Your face holds all the love in the world.  Il est à toi, Berlin. Tu me l’as prêté jadis, le temps de quatre jours et cinq nuits, l’espace d’un désir et de la neige en avril. Je ne le voyais que dans tes yeux, Berlin. Je voyais la rotonde sur Potsdamer Platz et mes chaussures rouges dont les lacets étaient défaits. Je voyais les tags à l’intérieur de l’ange doré, et les crocus bleus… qu’est-ce qu’ils étaient bleus. Je voyais les bonshommes de Giacometti, le passage au-dessus de la S-Bahn, le château face à la Spree et tes mains sur le mur. Je me voyais dans ta Néfertiti. Je te voyais glacée dans ce café turc après les puces, je voyais du bleu et du blanc et du gris. Berlin est gris dans tes yeux. Gris et doux. Berlin se reflète dans tes yeux et dans un nombre infini de miroirs cassés. La topographie de Berlin, nous l’avons tracée minutieusement et avec amour. Point stratégique entre ton ouest et mon est. Nous avons failli y rester.

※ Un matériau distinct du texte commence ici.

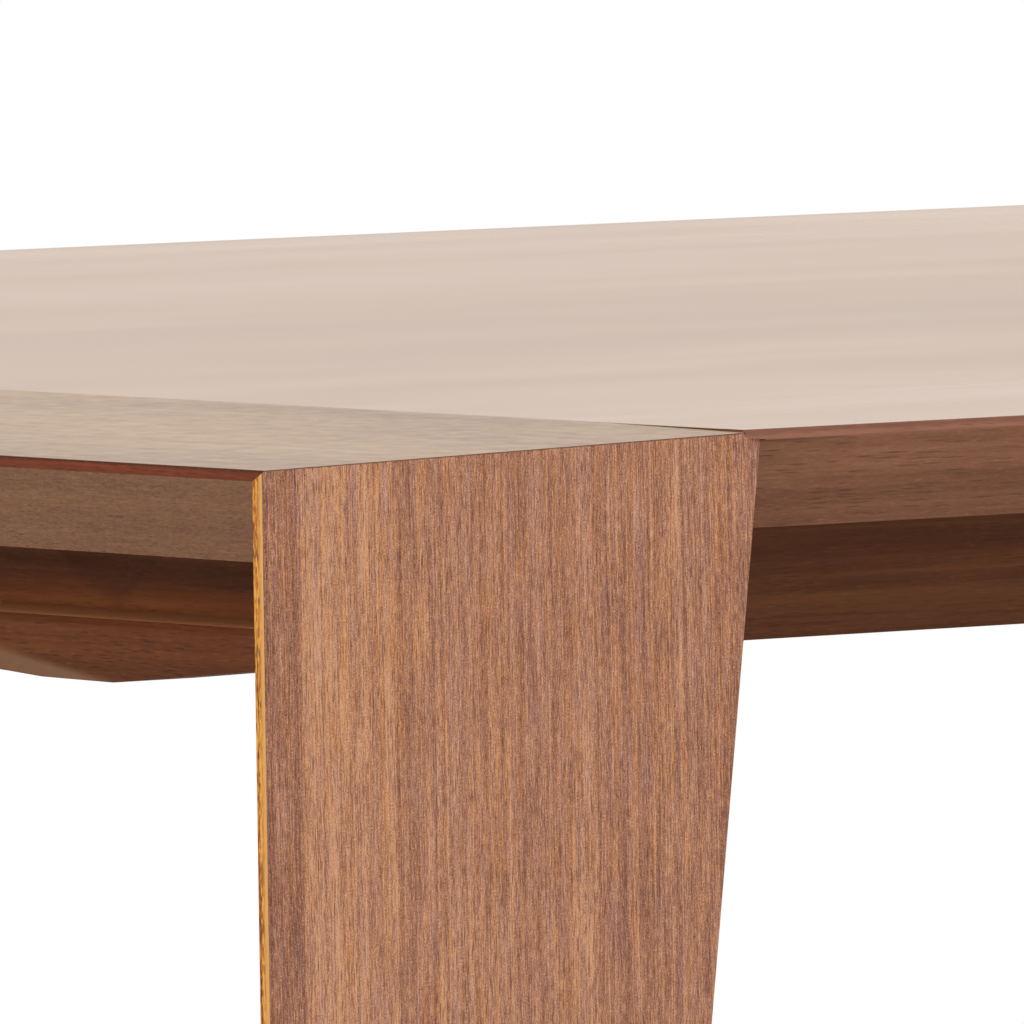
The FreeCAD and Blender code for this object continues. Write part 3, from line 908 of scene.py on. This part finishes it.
def end_board_blank():
    """Lies level along the seam's middle and falls to its end and its corners."""
    sizes = bpy.context.scene.table_sizes
    board = flared("board", SEAM, HALF_LENGTH - LIP_END)
    for side in (1, -1):
        trim(board, (0, side * (HALF_WIDTH - sizes.seam_run), 0), (0, 1, 0), keep=True)
    drop = (0, 0, -sizes.board_drop)
    shift(board, lambda x, y, z: z > FOLD and x < -900, drop)
    shift(board, lambda x, y, z: z > FOLD and x > -SEAM - 1 and abs(y) > HALF_WIDTH - 5, drop)
    x, y = along_leg(0, 0)
    for side in (1, -1):
        trim(board, (x, y * side, end_top()), (math.sin(FLARE), -math.cos(FLARE) * side, -1))
    return carve(board, *both_corners(run_out()))


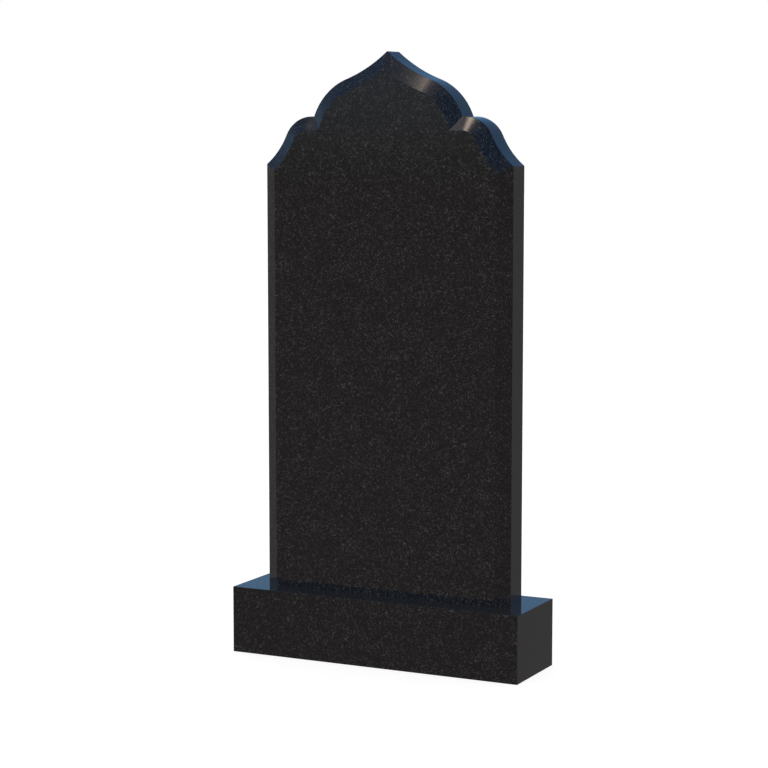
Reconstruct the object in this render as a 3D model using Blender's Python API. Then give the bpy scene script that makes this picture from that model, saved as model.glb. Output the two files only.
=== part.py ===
"""A headstone of polished black granite: an upright slab with an ogee-arched top, on a plain plinth.

Run it with: blender --background --python part.py
Metres, +Z up. The front faces -Y, and the origin is the middle of the plinth's underside.
"""

import math
from collections import namedtuple

import bmesh
import bpy
from mathutils import Vector

# The slab
SLAB_WIDTH = 0.600
SLAB_HEIGHT = 1.200
SLAB_THICKNESS = 0.080

# The pointed arch in the middle of its top: its width from cusp to cusp, and its rise from them to the apex
ARCH_WIDTH = 0.360
ARCH_RISE = 0.141

# Each shoulder: the short level run beside its cusp, and its fall from there to the slab's upright side
SHOULDER_LEVEL = 0.007
SHOULDER_DROP = 0.1055

# Where each S-curve turns from one arc into the other, as shares of its width and height from its upper end
ARCH_TURN = (0.556, 0.423)
SHOULDER_TURN = (0.557, 0.386)

# How steeply the arch falls where its S-curve turns, in degrees below level
ARCH_TURN_FALL = 20.6

# The flat chamfer round the front, over the top and down both sides
CHAMFER_WIDTH = 0.030
CHAMFER_DEPTH = 0.020

# The plinth, by its height and by how far it stands out past the slab
PLINTH_HEIGHT = 0.150
PLINTH_END_MARGIN = 0.050
PLINTH_FACE_MARGIN = 0.060

# The bed joint between the slab and the plinth
BED_JOINT = 0.0003

# How finely the arcs are cut into flats
ARC_FACETS = 24
WELD_DISTANCE = 0.000001
FLAT_ANGLE = math.radians(0.1)
SMOOTH_ANGLE = math.radians(15)

SLAB_COLOUR = (0.018, 0.017, 0.017, 1.0)
PLINTH_COLOUR = (0.018, 0.017, 0.017, 1.0)
POLISHED_ROUGHNESS = 0.06

# An arc of the outline. Its reach runs from the line out of the stone to its centre: a hollow's is positive
# and a lobe's, whose centre lies in the stone, is negative.
Arc = namedtuple("Arc", "centre reach")

# An S-curve: the arc at its upper end, the arc at its lower end, and the point and outward normal of its turn
Ogee = namedtuple("Ogee", "upper_arc lower_arc turn normal")

LEVEL_NORMAL = Vector((0.0, 1.0))


def clear_scene():
    for obj in list(bpy.data.objects):
        bpy.data.objects.remove(obj, do_unlink=True)


def make_collection(name):
    collection = bpy.data.collections.new(name)
    bpy.context.scene.collection.children.link(collection)
    return collection


def polished_granite(name, colour):
    material = bpy.data.materials.new(name)
    material.use_nodes = True
    shader = material.node_tree.nodes["Principled BSDF"]
    shader.inputs["Base Color"].default_value = colour
    shader.inputs["Roughness"].default_value = POLISHED_ROUGHNESS
    shader.inputs["Metallic"].default_value = 0.0
    return material


def arc_from_turn(turn, normal, end):
    """The arc that leaves the turn square to its normal and passes through the end point."""
    chord = end - turn
    reach = chord.length_squared / (2 * chord.dot(normal))
    return Arc(turn + normal * reach, reach)


def make_ogee(upper, lower, turn_shares, turn_fall=None):
    """Two arcs from the upper point to the lower one, which run into each other smoothly at the turn.

    Without a fall for its turn, the S-curve leaves its upper point level. An arc that starts level falls, at
    its end, at twice the angle of its chord.
    """
    span = lower - upper
    turn = upper + Vector((span.x * turn_shares[0], span.y * turn_shares[1]))
    if turn_fall is None:
        turn_fall = 2 * math.atan2(upper.y - turn.y, turn.x - upper.x)
    normal = Vector((math.sin(turn_fall), math.cos(turn_fall)))
    return Ogee(arc_from_turn(turn, normal, upper), arc_from_turn(turn, normal, lower), turn, normal)


def point_at(arc, inset, x):
    """The point at x on the arc, with the arc moved into the stone by the inset."""
    rise = math.sqrt((arc.reach + inset) ** 2 - (x - arc.centre.x) ** 2)
    return Vector((x, arc.centre.y - math.copysign(rise, arc.reach)))


def outward_normal(arc, point):
    return (arc.centre - point) / arc.reach


def mitre(corner, first_normal, second_normal, inset):
    """Where two straight edges that meet at the corner meet again, with both moved in by the inset."""
    return corner - (first_normal + second_normal) * inset / (1 + first_normal.dot(second_normal))


def points_along(arc, start, end):
    """Even points on the arc's circle from the start point to the end point, without the start itself."""
    spoke = start - arc.centre
    end_spoke = end - arc.centre
    sweep = math.remainder(math.atan2(end_spoke.y, end_spoke.x) - math.atan2(spoke.y, spoke.x), math.tau)
    points = []
    for step in range(1, ARC_FACETS + 1):
        angle = sweep * step / ARC_FACETS
        turned = Vector(
            (
                spoke.x * math.cos(angle) - spoke.y * math.sin(angle),
                spoke.x * math.sin(angle) + spoke.y * math.cos(angle),
            )
        )
        points.append(arc.centre + turned)
    return points


def slab_outline(inset):
    """The slab's outline seen from the front, moved inwards by the inset on all sides but its foot, at y = 0.

    It starts at the apex and runs down the right side. Every inset gives as many points, in the same order.
    """
    apex = Vector((0.0, SLAB_HEIGHT))
    cusp = Vector((ARCH_WIDTH / 2, SLAB_HEIGHT - ARCH_RISE))
    level_end = cusp + Vector((SHOULDER_LEVEL, 0.0))
    shoulder = Vector((SLAB_WIDTH / 2, cusp.y - SHOULDER_DROP))
    arch = make_ogee(apex, cusp, ARCH_TURN, math.radians(ARCH_TURN_FALL))
    side = make_ogee(level_end, shoulder, SHOULDER_TURN)

    inset_apex = point_at(arch.upper_arc, inset, apex.x)
    arch_turn = arch.turn - arch.normal * inset
    lobe_normal = outward_normal(arch.lower_arc, cusp)
    inset_level_end = level_end - LEVEL_NORMAL * inset
    side_turn = side.turn - side.normal * inset
    inset_shoulder = point_at(side.lower_arc, inset, shoulder.x - inset)

    right = [inset_apex]
    right += points_along(arch.upper_arc, inset_apex, arch_turn)
    right += points_along(arch.lower_arc, arch_turn, cusp - lobe_normal * inset)
    # The lobe's last edge runs on straight to its mitre with the level
    right[-1] = mitre(cusp, lobe_normal, LEVEL_NORMAL, inset)
    right.append(inset_level_end)
    right += points_along(side.upper_arc, inset_level_end, side_turn)
    right += points_along(side.lower_arc, side_turn, inset_shoulder)
    right.append(Vector((inset_shoulder.x, 0.0)))
    left = [Vector((-point.x, point.y)) for point in reversed(right[1:])]
    return right + left


def extruded_outline(name, points, thickness):
    """The flat outline as a filled curve, with its thickness to either side of its own plane."""
    data = bpy.data.curves.new(name, "CURVE")
    data.dimensions = "2D"
    data.fill_mode = "BOTH"
    data.extrude = thickness / 2
    spline = data.splines.new("POLY")
    spline.points.add(len(points) - 1)
    for spline_point, point in zip(spline.points, points):
        spline_point.co = (point.x, point.y, 0.0, 1.0)
    spline.use_cyclic_u = True
    curve = bpy.data.objects.new(name, data)
    bpy.context.scene.collection.objects.link(curve)
    return curve


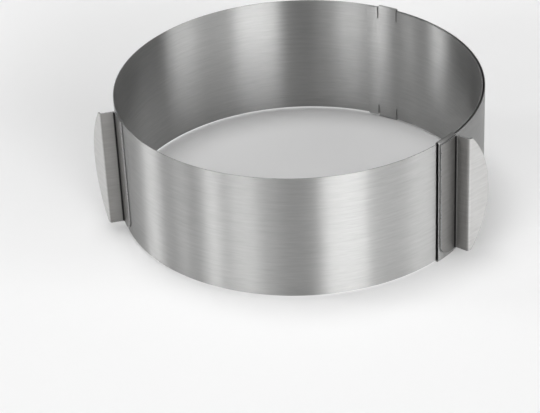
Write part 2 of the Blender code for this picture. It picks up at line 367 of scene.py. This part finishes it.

Que reste-t-il, de ton Berlin, huit années plus tard ?

Where have all the flowers gone / Long time passing / Where have all the flowers gone / Long time ago

Where have all the flowers gone / Young girls picked them every one / When will they ever learn / When will they ever learn

 

Marchés aux puces

Orléans, samedi matin, une image en mots :

température ressentie -5°C / maigres rayons de soleil à travers les feuilles mortes mais tenaces / vent d’ouest (aucun obstacle depuis la mer) / poussière lourde et statique

à gauche trois chaises en formica couleur ocre

le renommée des vendeurs se lit dans les supports sur lesquels ils étalent leurs biens : d’épaisses bâches vertes côtoient des tables de camping, des boites en carton recouvertes de nappes aux petites fleurs bleues, des étagères improvisées en palettes superposées et de vieilles couvertures miteuses.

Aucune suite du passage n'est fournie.